I thought we’d seen it all in terms of survival games. For me, I don’t care much for them. They can be a good time here and there, but a lot of them don’t have much imagination in my mind. That isn’t at all a problem in The Eternal Cylinder, which is packed with ideas. The game is set to release this year, and I got to put some time into it to see how it’s shaping up. I wasn’t sure what to expect, but the build I experienced was smooth, polished, and highly playable.
The Eternal Cylinder sees you controlling small creatures called Trebhums. By their lonesome, they can’t do much other than inhaling things with their trunks and shooting them back out. But they can also carry items and water within their bodies. You start out with just a single Trebhum, but you want as many as you can get — for reasons I didn’t expect. Suffice to say, this game has some fiendishly original concepts that I’ve never seen before. And that goes double for the sort of game it is. While, yes, it is a survival game, that label does an unremarkable job of describing The Eternal Cylinder.
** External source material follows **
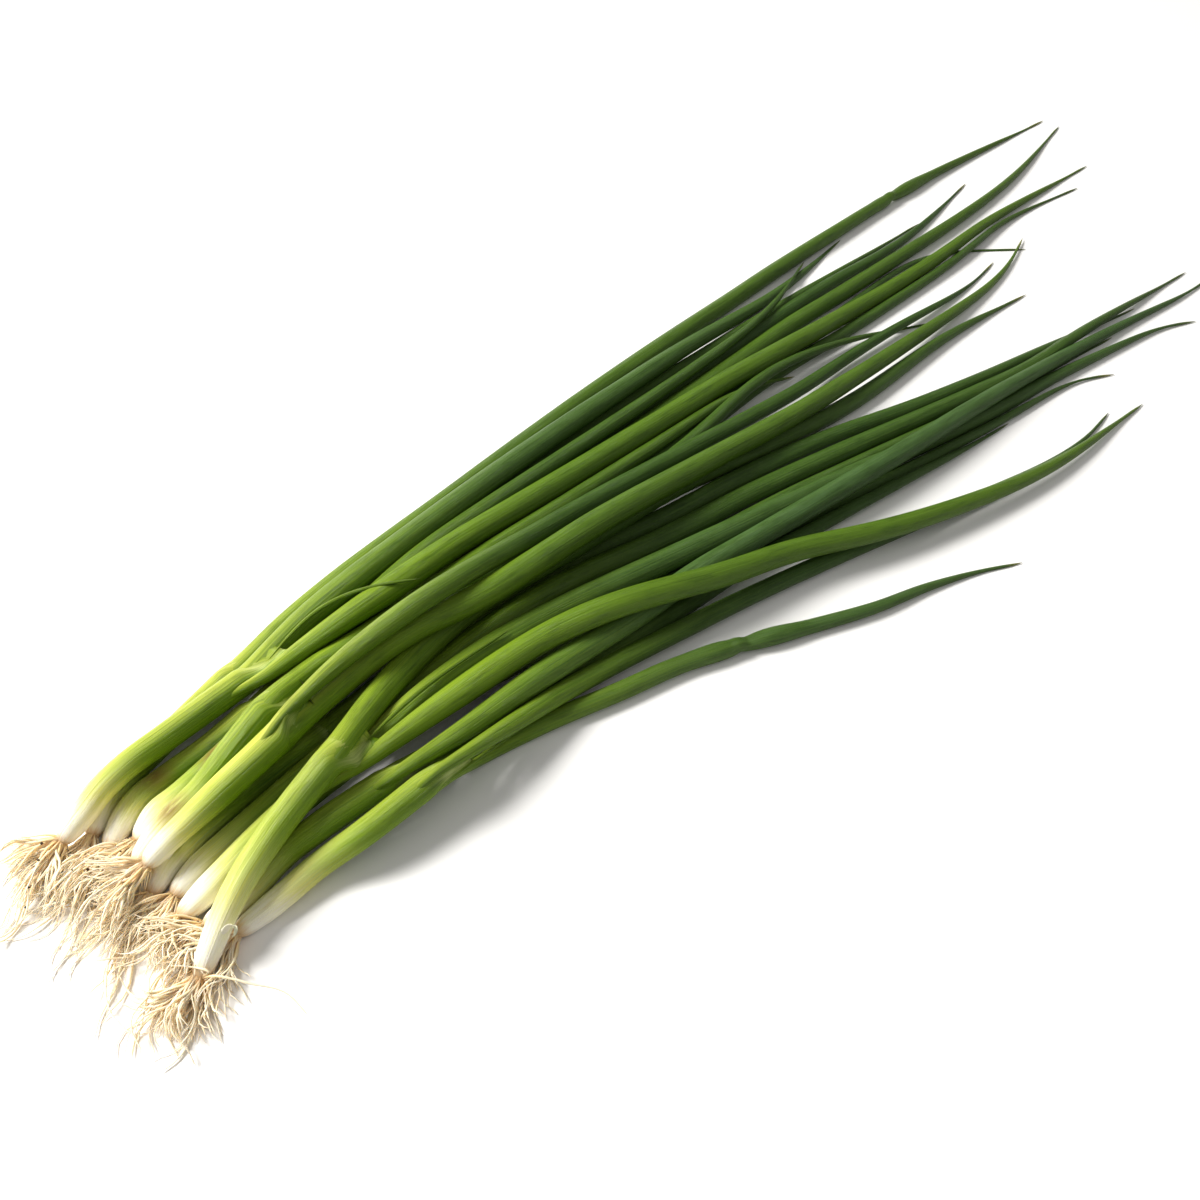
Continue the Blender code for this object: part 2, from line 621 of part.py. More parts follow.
def centre_bunch(bunch):
    """Move the bunch so that its origin is under the middle of its box, on the surface."""
    bpy.context.view_layer.update()
    corners = [piece.matrix_world @ Vector(c) for piece in bunch.children for c in piece.bound_box]
    low = [min(c[k] for c in corners) for k in range(3)]
    high = [max(c[k] for c in corners) for k in range(3)]
    bunch.location = (-(low[0] + high[0]) / 2, -(low[1] + high[1]) / 2, -low[2])


def main():
    for thing in list(bpy.data.objects):
        bpy.data.objects.remove(thing)
    bunch = bpy.data.objects.new("bunch", None)
    bpy.context.scene.collection.objects.link(bunch)
    rng = random.Random(7)
    pile = Pile()
    placed = place_plants(pile)
    for number, (strands, plate_end, shank_end) in enumerate(placed):
        roots = grow_roots(strands[0], number, rng, pile)
        model_plant(number + 1, strands, plate_end, shank_end, roots, bunch)
    centre_bunch(bunch)


main()
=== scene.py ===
# The looks of a bunch of scallions lying on a pale surface.
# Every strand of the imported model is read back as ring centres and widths, and a fine piece is
# bent along them. A course is a strand's points, a value at each, and its distance from the start.

import math
import random

import bmesh
import bpy
import numpy as np
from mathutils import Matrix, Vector


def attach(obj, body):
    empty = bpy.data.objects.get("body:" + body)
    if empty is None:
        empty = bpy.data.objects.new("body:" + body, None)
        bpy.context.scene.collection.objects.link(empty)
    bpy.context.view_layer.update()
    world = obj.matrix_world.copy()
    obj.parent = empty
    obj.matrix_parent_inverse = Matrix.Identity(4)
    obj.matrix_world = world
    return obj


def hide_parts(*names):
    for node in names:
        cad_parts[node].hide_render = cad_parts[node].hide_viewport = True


MM = 0.001
BODY = "root"
PLANTS = 12
LETTERS = "abc"             # of a plant's leaves; the first one goes on from its shank
FLATNESS = 0.9              # height of a cross-section over its width, as in the solids
SHANK_SIDES = 10            # sides of the solids' tubes
ROOT_SIDES = 3
SAME_CORNER = 2e-6          # corners of the solids' triangles this close are one
SAME_PLANE = 0.999          # how nearly faces of one plane point the same way; 1 is exactly
LEAST_HEIGHT = 0.1 * MM     # of every point above the surface
FULL_TURN = 2 * math.pi
UP = (0.0, 0.0, 1.0)

# Camera, in the model's frame: the photograph looks down on the bunch from its lower right
CAMERA_PLACE = (-0.21, -0.2233, 0.283)
CAMERA_HEADING = math.radians(55.0)     # from +X towards +Y
CAMERA_PITCH = math.radians(50.0)       # below the horizon
FIELD_OF_VIEW = math.radians(54.0)
SENSOR_WIDTH = 36.0

FLOOR_REACH = 3.0
PALE_LIGHT = ((1.0, 0.985, 0.965, 1.0), 0.34)      # from all round: its colour and strength
# Lights: their names, places, sizes, powers and colours
LIGHTS = (
    ("window", (-0.75, 0.85, 0.95), 0.6, 42.0, (1.0, 0.985, 0.95)),
    ("fill", (0.9, -0.5, 1.3), 1.2, 2.0, (1.0, 0.98, 0.95)),
)


def linear(r, g, b):
    """A colour given in 0 to 255 screen values, as the shader's linear one."""
    def channel(v):
        v /= 255
        return v / 12.92 if v <= 0.04045 else ((v + 0.055) / 1.055) ** 2.4
    return channel(r), channel(g), channel(b), 1.0


# Colours. Those of a stem go with the distance from its foot, over its green length
STEM_COLOURS = (
    (0.00, linear(242, 222, 186)), (0.07, linear(253, 248, 232)), (0.20, linear(250, 244, 204)),
    (0.34, linear(216, 214, 84)), (0.52, linear(160, 178, 22)), (0.74, linear(102, 136, 11)),
    (1.00, linear(72, 110, 8)),
)
# Painted sunlight: brighter yellow-greens for the stems and leaves that are to look lit
PAINTED_SUNLIT_STEM = linear(104, 138, 12)
DEEP_LEAF, PAINTED_SUNLIT_LEAF = linear(30, 60, 9), linear(80, 110, 9)
BULB_VEIN, STEM_VEIN, LEAF_VEIN = linear(255, 252, 240), linear(164, 186, 44), linear(94, 124, 40)
# Painted highlight: a pale yellow on the side of stems and leaves that faces up and to the left
PAINTED_HIGHLIGHT = linear(218, 220, 92)
DARK_PATCH = linear(22, 48, 11)
WAX = linear(86, 116, 78)
PALE_MARK = linear(150, 176, 112)
DRY_TIP = linear(150, 142, 78)
SHEATH_STAIN = linear(222, 190, 138)
FOOT_TAN = linear(206, 168, 116)
SCAR_BROWN = linear(122, 84, 36)
SLEEVE_EDGE = linear(206, 214, 140)
ROOT_START, ROOT_CREAM = linear(244, 206, 152), linear(255, 240, 208)
ROOT_TAN, ROOT_BROWN = linear(240, 192, 130), linear(206, 142, 78)
SKIN_LOW, SKIN_HIGH, SKIN_VEIN = linear(250, 246, 226), linear(236, 236, 196), linear(222, 208, 164)
SOIL_DARK, SOIL_LIGHT = linear(44, 34, 28), linear(88, 70, 54)
FLOOR_PALE = linear(246, 245, 244)


# Shader expressions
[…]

One of the most compelling features on offer is the fact that a default Trebhum isn’t something you’ll often have in your party. There are certain items — found via gathering or collected from animals — that transform your creatures after ingestion. And, yes, more than one creature. You can have as many Trebhums in your group as your max party size allows. You’ll be able to get more to join you by either finding eggs in the world and incubating them, or by bribing an already existing creature into joining you by giving them minerals and items.
Bass and Trebhum
Any of The Eternal Cylinder‘s transformative items have a special icon on them to let you know that they’re extra useful. There’s a variety of these. You’ll be able to ingest items that mutate your critters and increase their storage capacity, give them extra jump height, or allow them to glow in the dark. Certain types of transformations stack, so it’s beneficial to keep an eye out and give your whole team multiple abilities each. You’ll need to be careful, though, as they can die. But you can save and load at any time, so there’s far less risk involved.
Even though the above seems like more than enough in the way of unique mechanics, The Eternal Cylinder has even more up its sleeve. Whenever you press forward into the game’s large world, you’ll need to touch the edge of a barrier that will cause the giant cylinder at your back to turn red and roll towards you, steamrolling everything in its path. You’ll have to have your Trebhums roll away to walk on a switch at the base of large devices that will temporarily stop the cylinder from moving. It’s nuts. There’s no time limit, however — you can explore as long as you want. You’ll need to find water for your Trebhums to keep their stamina up, as well as fill the group’s stomach meter in order to let any food they’ve eaten digest and converted to energy.
I’m looking forward to digging even deeper into The Eternal Cylinder, as it’s a fascinating game that I’m already quite taken with. If you’re at all interested in exploring an alien world as a group of small organisms that are clearly responsible for destroying every last thing in their path, this is a game well worth looking forward to.